Come si vede bene dando un primo sguardo al volume, gli sviluppi delle strategie di gestione dei conflitti organizzativi hanno imboccato strade diverse in relazione alle differenti culture nazionali e alle differenti tipologie di impresa. La cultura del lavoro continua così a imprimere una forte pressione fin nelle pratiche operative di gestione – e sperabile risoluzione – dei conflitti e delle dispute che collettivamente vedono contrapporsi datori di lavoro, imprenditori e amministratori da un lato, personale e rappresentanze sindacalmente organizzate, dall’altro. Emerge così il tema centrale indicato con l’acronimo “ADR” che sta per alternative dispute resolution. È proprio sulle modalità gestionali in certo senso “alternative” che si concentra l’attenzione degli autori di questo volume, non senza aver prima esaminato gli aspetti concettuali e teorici della gestione dei conflitti.

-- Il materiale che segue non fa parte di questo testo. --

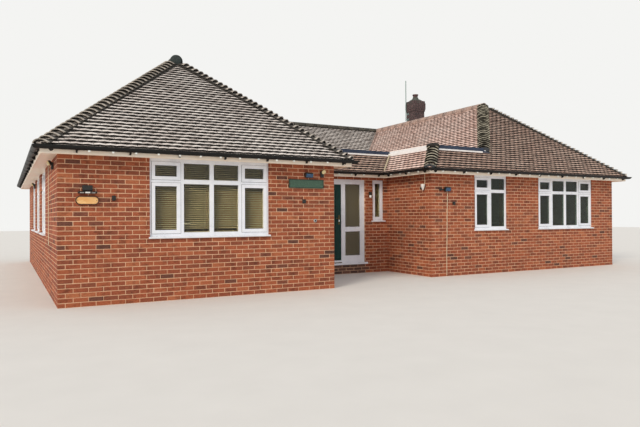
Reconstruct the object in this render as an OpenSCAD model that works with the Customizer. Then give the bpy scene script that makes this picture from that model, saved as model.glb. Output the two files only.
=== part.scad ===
// Single-storey brick house with three hipped tiled ranges set out in a U.
// A flat roof behind a low tiled skirt fills the space between them, over the entrance.
// Sizes are in millimetres. X runs along the front, Y to the back, Z up from the ground.

/* [Plan] */
// Overall width of the brickwork
house_w = 14500; // [13900:50:16500]
// Overall depth of the brickwork
house_d = 11250; // [10600:50:12600]
// Width of each of the three tiled ranges
range_w = 4950; // [4700:50:5200]
// How far the right front wall stands behind the left one
right_setback = 600; // [450:50:800]
// How far the entrance wall stands behind the left front wall
entry_setback = 2340; // [2100:30:2640]
// Width of the recess in front of the entrance wall
recess_w = 2950; // [2900:25:3050]

/* [Walls] */
// Thickness of the cavity walls
wall_t = 275; // [250:5:300]
// Height of the walls from the ground to the soffit
wall_h = 2400; // [2400:75:2625]
// Height of the floor above the ground
floor_h = 225; // [150:75:225]
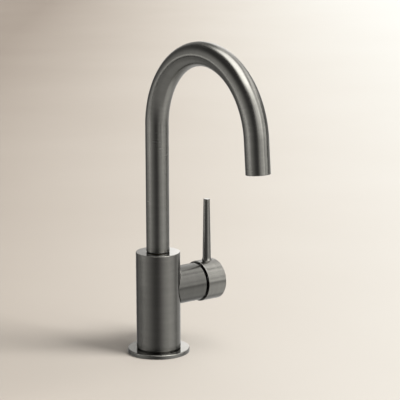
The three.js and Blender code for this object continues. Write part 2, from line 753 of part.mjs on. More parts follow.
// The pin's ends lie flush with the turret's round side.
function tiltPin() {
  const reach = Math.sqrt(rotorRadius ** 2 - PIN_RADIUS ** 2);
  const pin = piece('tilt_pin', toSolid(alongY(bar(PIN_RADIUS, -reach, reach))), zincSteel);
  pin.position.x = pivot;
  return pin;
}

function bonnetNut() {
  const shape = ring(BOSS_BORE_RADIUS, nutRadius, collarFront + SEAT_GAP, housingFront);
  return piece('bonnet_nut', toSolid(alongX(shape)), rawBrass);
}

// A band of a sphere about the pivot, which keeps the gap behind the cap closed as it tilts.
function bonnetDome() {
  const foot = HOUSING_FRONT + SEAT_GAP;
  const arc = (radius) => {
    const footAngle = Math.acos(foot / radius);
    return Array.from({ length: DOME_FACETS + 1 }, (_, i) => {
      const angle = footAngle + ((DOME_HOLE_ANGLE - footAngle) * i) / DOME_FACETS;
      return [radius * Math.sin(angle), pivot + radius * Math.cos(angle)];
    });
  };
  const profile = [...arc(DOME_RADIUS), ...arc(DOME_RADIUS - DOME_WALL).reverse()];
  return piece('bonnet_dome', toSolid(alongX(turned(profile))), blackPlastic);
}

// ---------------------------------------------------------------- handle
function cartridgeStem() {
  const ballBack = ballPlace - STEM_BALL_RADIUS + 2 * SEAT_GAP;
  const ballStart = Math.asin((ballPlace - ballBack) / STEM_BALL_RADIUS);
  const neckAngle = Math.acos(STEM_NECK_RADIUS / STEM_BALL_RADIUS);
  const ball = Array.from({ length: DOME_FACETS + 1 }, (_, i) => {
    const angle = -ballStart + ((neckAngle + ballStart) * i) / DOME_FACETS;
    return [STEM_BALL_RADIUS * Math.cos(angle), ballPlace + STEM_BALL_RADIUS * Math.sin(angle)];
  });
  const neckFront = pivot - PIN_RADIUS - STEM_TAPER;
  const shape = alongX(turned([
    [0, ballBack],
    ...ball,
    [STEM_NECK_RADIUS, neckFront],
    [STEM_RADIUS, neckFront + STEM_TAPER],
    [STEM_RADIUS, stemBoreEnd - SEAT_GAP],
    [0, stemBoreEnd - SEAT_GAP],
  ], FINE_FACETS));
  const across = STEM_RADIUS + CUT_MARGIN;
  const pinHole = alongY(bar(PIN_RADIUS + FIT_GAP, -across, across));
  const solid = toSolid(shape).subtract(toSolid(pinHole.translate(pivot, 0, 0)));
  return piece('cartridge_stem', solid, zincSteel);
}

// The cap: hollow where it swings round the dome, solid where it grips the stem.
function handleCap() {
  const cavityEnd = capBack + CAP_CAVITY_DEPTH;
  const cavityRadius = CAP_RADIUS - CAP_WALL;
  const profile = [
    [0, stemBoreEnd],
    [stemBore, stemBoreEnd],
    [stemBore, cavityEnd],
    [cavityRadius, cavityEnd],
    [cavityRadius, capBack],
    [CAP_RADIUS, capBack],
    ...upperEdge(CAP_RADIUS, capFront, CAP_EDGE),
    [0, capFront],
  ];
  const studHole = bar(STUD_RADIUS + FIT_GAP, 0, CAP_RADIUS + CUT_MARGIN);
  const screwHole = bar(SET_SCREW_RADIUS + FIT_GAP, -CAP_RADIUS - CUT_MARGIN, 0);
  const solid = toSolid(alongX(turned(profile, WIDE_FACETS)))
    .subtract(toSolid(studHole.translate(leverPlace, 0, 0)))
    .subtract(toSolid(screwHole.translate(leverPlace, 0, 0)));
  return piece('handle_cap', solid, graphiteSteel);
}

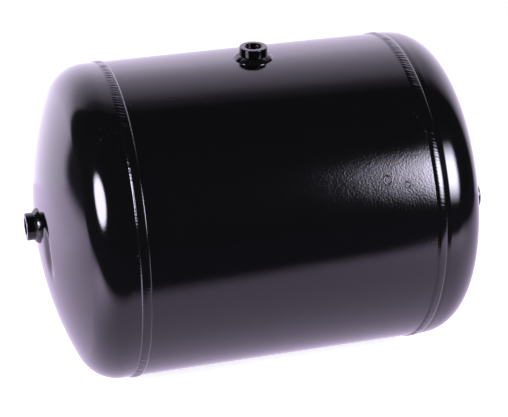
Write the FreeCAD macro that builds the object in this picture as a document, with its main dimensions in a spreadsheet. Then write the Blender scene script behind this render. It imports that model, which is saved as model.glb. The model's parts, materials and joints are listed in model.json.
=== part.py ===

La prima sezione del testo è giustamente dedicata proprio ad una introduzione sui “basic” dell’argomento: gli scopi della gestione dei conflitti sul lavoro, le cause e le dinamiche dello sviluppo dei conflitti organizzativi, e la gestione delle risorse umane come framework per mezzo del quale è possibile prevenire o stemperare l’evolversi distruttivo del conflitto. Una significativa importanza è data ai manager di linea, mentre ad un livello assai più generale sono esaminate le linee di sviluppo delle relazioni industriali, del ruolo dei rappresentanti dei lavoratori, e della gestione dei diritti-doveri delle persone che operano nelle strutture gerarchiche.

Emergono subito – e a maggior ragione nella seconda e terza sezione del testo – i problemi relativi alle strategie negoziali utilizzabili nella gestione delle trattative più complesse e ampie (lì ove sono chiamati ad operare anche i “negoziatori” di mestiere). La seconda sezione del manuale presenta gli approcci classici alla gestione dei conflitti, offrendo un significativo spazio alla mediazione da esercitarsi nell’ambiente di lavoro e al ruolo dell’Ombudsman. Emerge così la dinamica sociale e psicologica nelle gestione dei reclami, delle rivendicazioni, delle lamentele del personale, sottolineando il ruolo positivo che possono giocare le cosiddette “terze parti” al fine (anche) di mitigare la classica contrapposizione frontale tra i contendenti. Bilanciare gli interessi contrapposti di molteplici attori in gioco non è mai stato un compito semplice, ed è necessario predisporsi e prepararsi in modo adeguato e solido ad attività di tal genere: ecco perché numerose indicazioni che sono contenute in questo handbook risultano utili al fine di gestire le partnership e mantenere un approccio equilibrato anche (forse: soprattutto) nelle fasi della negoziazione in cui si “vince” sugli altri.

Con la terza sezione ci si avvicina (e si entra decisamente) nel regno delle esperienze pratiche e dei casi reali. Sono qui descritte quattro situazioni paradigmatiche che vedono impegnate, ad esempio, organizzazioni quali la polizia di stato, e i servizi postali.

Infine, l’ultima sezione propone una rassegna basata non su tipologie aziendali o di contratto di lavoro, bensì su contesti nazionali. Contesti che caratterizzano esempi organizzativi sviluppatesi in nazioni fortemente coinvolte nei processi di globalizzazione. Le nazioni contemplate, a cui è dedicato un capitolo per ciascuna, sono: la Germania, la Gran Bretagna, l’Australia, la Nuova Zelanda, gli Stati Uniti, il Giappone e la Cina. Questa sezione è un tipico esempio di confronto trasversale tra politiche del personale e strategie di relazioni industriali in cui è possibile apprezzare sia gli aspetti in comune, sia i fattori distintivi – e a volte davvero sorprendenti! – che qualificano ogni situazione. “Ogni capitolo mostra che il conflitto nel luogo di lavoro e la sua gestione ha importanti dimensioni nazional-specifiche e lineamenti idiosincratici” (p. 354), e questo panorama può insegnare molto soprattutto a chi non appartiene a nessuna delle culture industriali qui esaminate.

Guardando al “come” sono spesso gestite le dispute e le situazioni (anche solo “potenzialmente”) conflittuali nel nostro sistema socio-organizzativo, credo che la consultazione di un testo come questo potrebbe apportare una salutare e nuova visione, ma anche diverse e nuove idee applicabili, al fine di innovare le rituali ed infinite procedure di contrapposizione a cui siamo abituati in Italia. Procedure – o ritardi nell’attivazione dei tavoli di discussione – che talvolta sembrano create appositamente per rendere più difficile il raggiungimento di un accettabile accordo tra le parti.